CHALLENGE =
Of the lines in the entries below, state how many hold the word "that". Say nothing else.

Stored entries
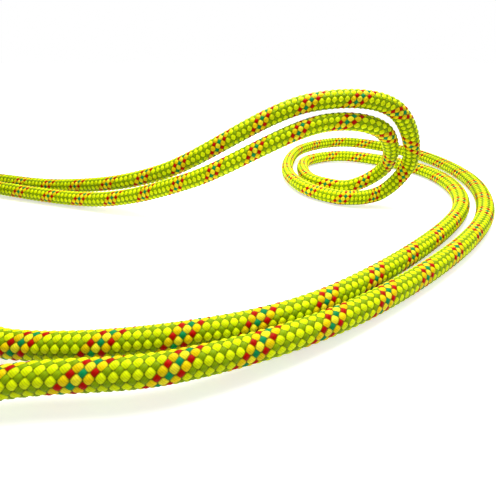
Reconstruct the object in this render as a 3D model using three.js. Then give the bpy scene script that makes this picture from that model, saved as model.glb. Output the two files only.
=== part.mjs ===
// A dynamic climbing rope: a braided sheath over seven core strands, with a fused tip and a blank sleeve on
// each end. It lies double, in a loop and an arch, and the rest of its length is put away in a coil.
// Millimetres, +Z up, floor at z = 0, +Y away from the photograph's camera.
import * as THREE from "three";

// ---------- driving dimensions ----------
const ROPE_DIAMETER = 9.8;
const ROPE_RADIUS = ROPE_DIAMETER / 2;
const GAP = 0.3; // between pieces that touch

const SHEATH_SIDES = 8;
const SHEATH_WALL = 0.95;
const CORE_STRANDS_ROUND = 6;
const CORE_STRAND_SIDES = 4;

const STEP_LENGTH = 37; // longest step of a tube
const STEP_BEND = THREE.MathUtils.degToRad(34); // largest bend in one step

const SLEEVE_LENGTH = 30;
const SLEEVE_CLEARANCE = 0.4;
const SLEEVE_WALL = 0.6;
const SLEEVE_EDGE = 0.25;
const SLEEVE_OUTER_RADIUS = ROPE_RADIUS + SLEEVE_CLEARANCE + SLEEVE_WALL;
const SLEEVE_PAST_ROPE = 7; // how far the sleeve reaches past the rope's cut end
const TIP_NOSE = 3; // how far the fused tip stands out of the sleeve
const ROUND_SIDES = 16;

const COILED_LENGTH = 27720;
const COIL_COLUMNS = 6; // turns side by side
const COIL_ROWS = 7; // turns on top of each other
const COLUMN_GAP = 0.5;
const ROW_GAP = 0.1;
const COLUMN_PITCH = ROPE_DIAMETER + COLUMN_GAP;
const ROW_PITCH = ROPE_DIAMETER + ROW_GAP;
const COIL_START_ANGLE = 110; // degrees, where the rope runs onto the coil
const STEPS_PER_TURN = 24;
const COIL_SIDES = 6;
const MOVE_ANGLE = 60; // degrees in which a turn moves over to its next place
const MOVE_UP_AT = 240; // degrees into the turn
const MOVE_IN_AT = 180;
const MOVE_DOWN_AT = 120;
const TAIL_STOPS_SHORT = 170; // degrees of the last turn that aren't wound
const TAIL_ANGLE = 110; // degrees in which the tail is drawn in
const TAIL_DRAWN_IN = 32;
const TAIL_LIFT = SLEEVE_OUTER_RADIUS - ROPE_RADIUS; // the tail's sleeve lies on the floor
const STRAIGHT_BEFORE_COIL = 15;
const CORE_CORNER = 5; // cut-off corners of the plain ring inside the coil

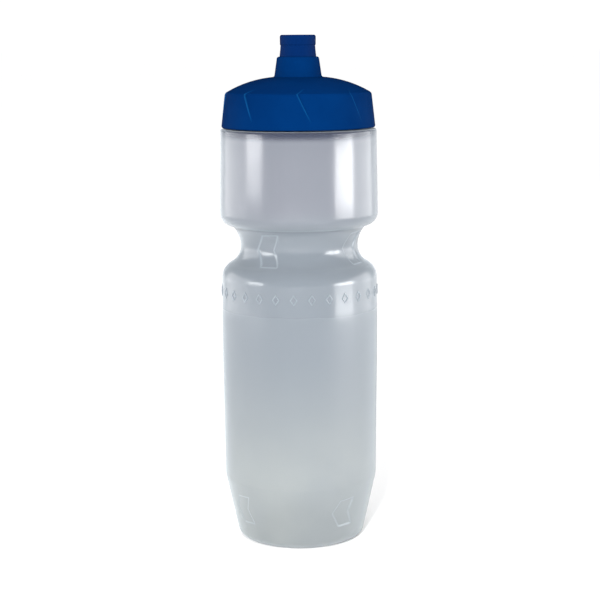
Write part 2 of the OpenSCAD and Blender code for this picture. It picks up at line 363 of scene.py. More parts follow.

SOLUTION TO THIS PROBLEM =
3